Pour comprendre la montagne que la Chine doit gravir, une analogie avec une autre industrie tout aussi complexe et capitalistique est utile : la construction d'avions de ligne.
Pendant des années, Pékin a investi d'énormes ressources politiques et financières dans le programme du monocouloir COMAC C919 pour briser le duopole Airbus-Boeing. Le résultat est remarquable en soi : le C919 est un avion moderne et fiable, déjà en service sur les lignes intérieures chinoises.

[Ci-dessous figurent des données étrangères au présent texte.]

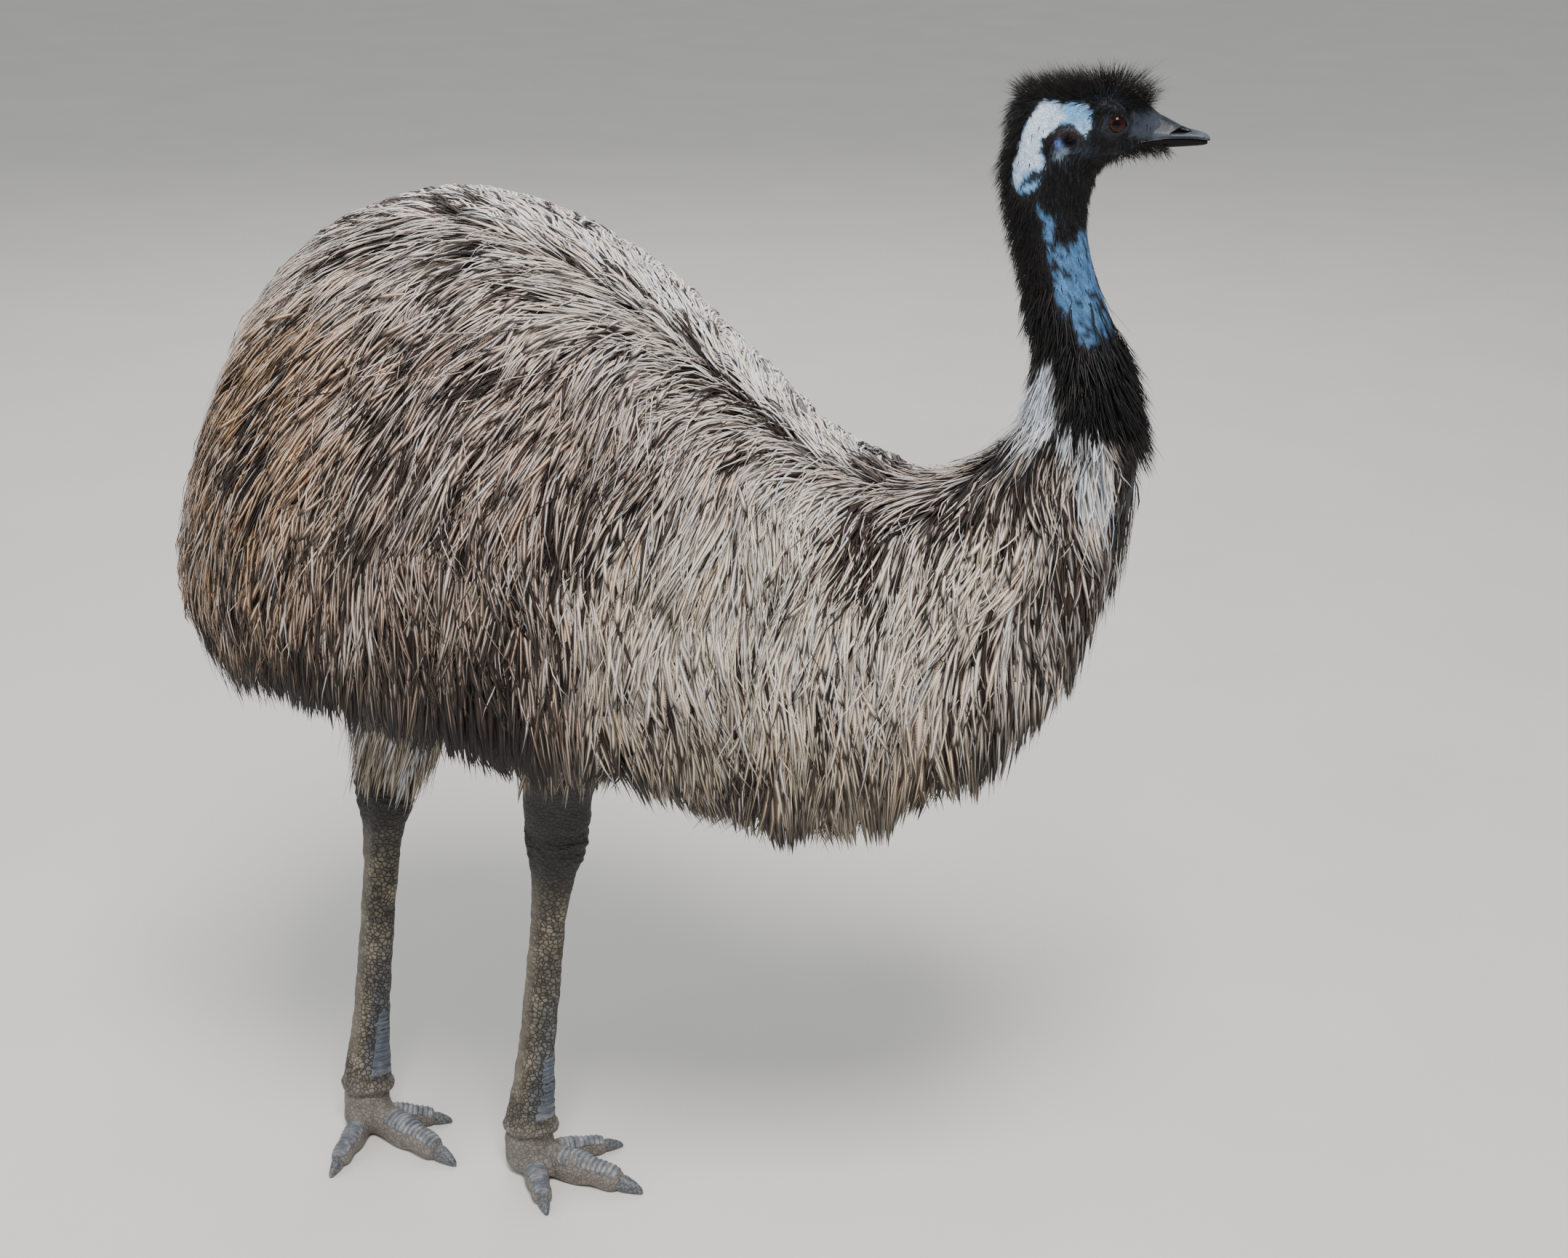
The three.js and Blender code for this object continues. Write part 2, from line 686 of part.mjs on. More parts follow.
function toeRing(leg, yaw, [reach, half, tall, lift, plate = 0]) {
  const forward = new THREE.Vector3(Math.cos(yaw), Math.sin(yaw), 0);
  const side = new THREE.Vector3(-Math.sin(yaw), Math.cos(yaw), 0);
  const at = new THREE.Vector3(leg.foot.x, leg.foot.y, 0).addScaledVector(forward, reach);
  return Array.from({ length: TOE_SIDES }, (_, i) => {
    const angle = ((i + 0.5) / TOE_SIDES) * 2 * Math.PI - Math.PI / 2;
    const z = Math.sin(angle) * TOE_ARCH + TOE_MIDDLE;
    const rise = Math.sin(angle) > Math.cos(SCUTE.spread) ? plate : 0;
    return at
      .clone()
      .addScaledVector(side, -(half + rise * 0.6) * Math.cos(angle))
      .setZ(lift + (tall - lift) * Math.max(0, z) + rise);
  });
}

function toe(leg, name, grow = 0) {
  const yaw = THREE.MathUtils.degToRad(leg.toes[name]);
  const plain = toeRows(name);
  const length = TOE_LENGTH[name];
  const [start, end, count] = TOE_SCUTES[name];
  const rows = grow
    ? plain.map(([reach, half, tall, lift]) => [reach, half + grow, tall + grow, lift - grow])
    : withScutes(plain, [start * length, end * length, count]);
  return solidFrom(loft(rows.map((row) => toeRing(leg, yaw, row))));
}

function claw(leg, name) {
  const yaw = THREE.MathUtils.degToRad(leg.toes[name]);
  const start = TOE_LENGTH[name] + GAP;
  const half = TOE_HALF_WIDTH[name] * 0.5;
  const tall = TOE_HEIGHT[name] * 0.5;
  const length = CLAW_LENGTH[name];
  const rows = [
    [start, half, tall, 0],
    [start + length * 0.4, half * 0.85, tall * 0.86, 0],
    [start + length * 0.75, half * 0.55, tall * 0.6, 0],
    [start + length, half * 0.16, tall * 0.22, 0],
  ];
  return solidFrom(loft(rows.map((row) => toeRing(leg, yaw, row))));
}

// Assembly

const model = new THREE.Group();

function addNode(name, solid, material) {
  const mesh = new THREE.Mesh(geometryFrom(largest(solid)), MATERIALS[material].clone());
  mesh.name = name;
  model.add(mesh);
}

let upperBill = billHalf(true);
const lowerBill = billHalf(false);
let headSolid = head;
for (const [side, sign] of [["left", 1], ["right", -1]]) {
  headSolid = headSolid.add(lids(sign)).subtract(eyeSolid(sign, EYE_RADIUS + GAP));
  headSolid = headSolid.subtract(hollow(EAR, sign)).subtract(hollow(GAPE, sign));
  upperBill = upperBill.subtract(hollow(NOSTRIL, sign));
  addNode(`eye_${side}`, eyeSolid(sign, EYE_RADIUS), "eye");
}
headSolid = headSolid.subtract(billHalf(true, GAP)).subtract(billHalf(false, GAP));
addNode("head", headSolid, "neck");
addNode("bill_upper", upperBill, "horn");
addNode("bill_lower", lowerBill, "horn");
addNode("neck_upper", neckUpper, "neck");
addNode("neck_lower", neckLower, "neck");

let torsoSolid = torso;
for (const [side, leg] of Object.entries(LEGS)) {
  const tufted = wasm.Manifold.union([thigh(leg), ...thighLocks(leg)]);
  torsoSolid = torsoSolid.subtract(thigh(leg, GAP));
  const clearHub = hub(leg, GAP);
  const clearShank = shank(leg, GAP);
  addNode(`thigh_${side}`, tufted.subtract(clearShank), "plumage");
  addNode(`shank_${side}`, shank(leg), "legs");
  addNode(`foot_${side}`, hub(leg).subtract(clearShank), "legs");
  const clearMiddle = toe(leg, "middle", GAP);
  for (const name of Object.keys(leg.toes)) {
    const solid = toe(leg, name).subtract(clearHub);
    addNode(`toe_${name}_${side}`, name === "middle" ? solid : solid.subtract(clearMiddle), "legs");
    addNode(`claw_${name}_${side}`, claw(leg, name), "horn");
  }
}
addNode("torso", torsoSolid, "plumage");
addNode("breast", breast, "plumage");
addNode("tail_plumage", tail, "plumage");

// The origin is the middle of the foot of the model's box
const box = new THREE.Box3().setFromObject(model);
const centre = box.getCenter(new THREE.Vector3());
model.position.set(-centre.x, -centre.y, -box.min.z);
model.updateMatrixWorld(true);

export default model;
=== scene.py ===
# %% [markdown]
# # An emu at life size
# The bird is packed as plain solids, and this script dresses them. The solids stay where they
# are as the fixed frame, so the first step loads them.
# %% Load the fixed frame
import json
import math

import bmesh
import bpy
import numpy as np
from mathutils import Matrix, Vector, noise
from mathutils.kdtree import KDTree

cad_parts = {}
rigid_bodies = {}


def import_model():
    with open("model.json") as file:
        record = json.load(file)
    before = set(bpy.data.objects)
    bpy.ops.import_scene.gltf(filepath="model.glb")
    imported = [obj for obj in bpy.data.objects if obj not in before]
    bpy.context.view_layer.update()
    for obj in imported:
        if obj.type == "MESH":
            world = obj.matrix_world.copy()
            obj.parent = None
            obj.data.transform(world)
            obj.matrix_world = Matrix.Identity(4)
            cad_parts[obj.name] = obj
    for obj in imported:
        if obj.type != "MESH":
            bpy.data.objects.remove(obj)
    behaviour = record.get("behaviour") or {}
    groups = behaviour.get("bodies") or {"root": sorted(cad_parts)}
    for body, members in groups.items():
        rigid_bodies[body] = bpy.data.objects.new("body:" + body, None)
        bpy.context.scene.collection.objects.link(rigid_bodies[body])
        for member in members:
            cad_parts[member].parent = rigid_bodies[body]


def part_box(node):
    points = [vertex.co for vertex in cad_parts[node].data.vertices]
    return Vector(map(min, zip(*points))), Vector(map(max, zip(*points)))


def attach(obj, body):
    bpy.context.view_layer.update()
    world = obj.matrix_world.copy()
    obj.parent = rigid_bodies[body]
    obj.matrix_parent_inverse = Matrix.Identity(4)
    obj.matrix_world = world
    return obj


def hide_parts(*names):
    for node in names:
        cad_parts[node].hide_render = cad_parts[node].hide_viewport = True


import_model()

for thing in [o for o in bpy.data.objects if o.name in ("Cube", "Light", "Camera")]:
    bpy.data.objects.remove(thing)
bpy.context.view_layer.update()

# %% [markdown]
# All sizes below are in millimetres, with the origin on the floor between the feet, because
# an anatomist would measure them so. One function turns them into metres in the frame's own
# place. The two eyes are whole balls in the solids, so their middles tell where that is.
# %% From millimetres to the frame
EYE = np.array([729.0, 25.0, 1239.0])  # the left eye's middle
EYE_RADIUS = 10.5


def middle_of(node):
    low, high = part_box(node)
    return np.array((low + high) / 2)


eyes = (middle_of("eye_left") + middle_of("eye_right")) / 2
SHIFT = eyes - np.array([EYE[0], 0.0, EYE[2]]) / 1000


def metres(points):
    return np.asarray(points, float) / 1000 + SHIFT


print("frame shift in metres:", SHIFT.round(5))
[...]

Cependant, le tableau se nuance lorsqu'on examine un autre projet encore plus ambitieux : le programme du gros-porteur CR929. La Chine a initialement lancé cet avion en partenariat avec la Russie, précisément pour raccourcir la courbe d'apprentissage. La logique était claire : la Russie possédait des décennies d'expertise en conception aéronautique héritées de l'ère soviétique (pensez à Tupolev ou Iliouchine), ce qui manquait encore à la Chine. L'idée était de combiner cette expérience en ingénierie avec la capacité de production et les capitaux chinois. Cependant, le projet est en proie aux retards et aux désaccords depuis des années, et il semble que la collaboration sino-russe se soit aujourd'hui pratiquement effondrée, en partie à cause des sanctions liées à la guerre.
Cet exemple illustre crûment le dilemme de la stratégie chinoise pour les puces d'IA. Tout comme un avion n'est pas simplement un tube de métal avec des ailes, une puce d'IA n'est pas qu'un morceau de silicium. Elle nécessite tout un écosystème derrière elle. Les difficultés du CR929 montrent que même avec un partenaire expérimenté, le savoir-faire profond requis pour une compétitivité mondiale ne peut pas simplement être « acheté » ou transféré. La Chine s'est lancée dans un marathon où les succès partiels sont en eux-mêmes des exploits monumentaux, mais une percée mondiale représente un défi d'une tout autre envergure.
Perspectives à long terme : un univers bipolaire de l'IA
Cette décision va sans aucun doute accélérer le découplage de l'industrie mondiale des puces d'IA, préfigurant une sorte de « guerre froide » technologique.
- Le bloc occidental : Se concentrera sur les performances de pointe, la recherche innovante et les services cloud mondiaux.
- Le bloc chinois : Construira un écosystème fermé, dirigé par l'État, qui s'appuiera sur des chaînes d'approvisionnement nationales.
Cette bifurcation créera une demande stable des deux côtés mais réduira probablement le volume du commerce international de puces. Au final, la décision de la Chine est douloureuse pour les entreprises américaines à court terme, mais elle pourrait s'avérer avantageuse pour elles à long terme en renforçant leurs positions sur les marchés « amis » et en accélérant l'innovation. De l'autre côté, nous assistons à une révolution technologique dirigée par l'État dont l'issue finale est incertaine, mais qui est assurée de remodeler l'équilibre mondial des pouvoirs pour les années à venir.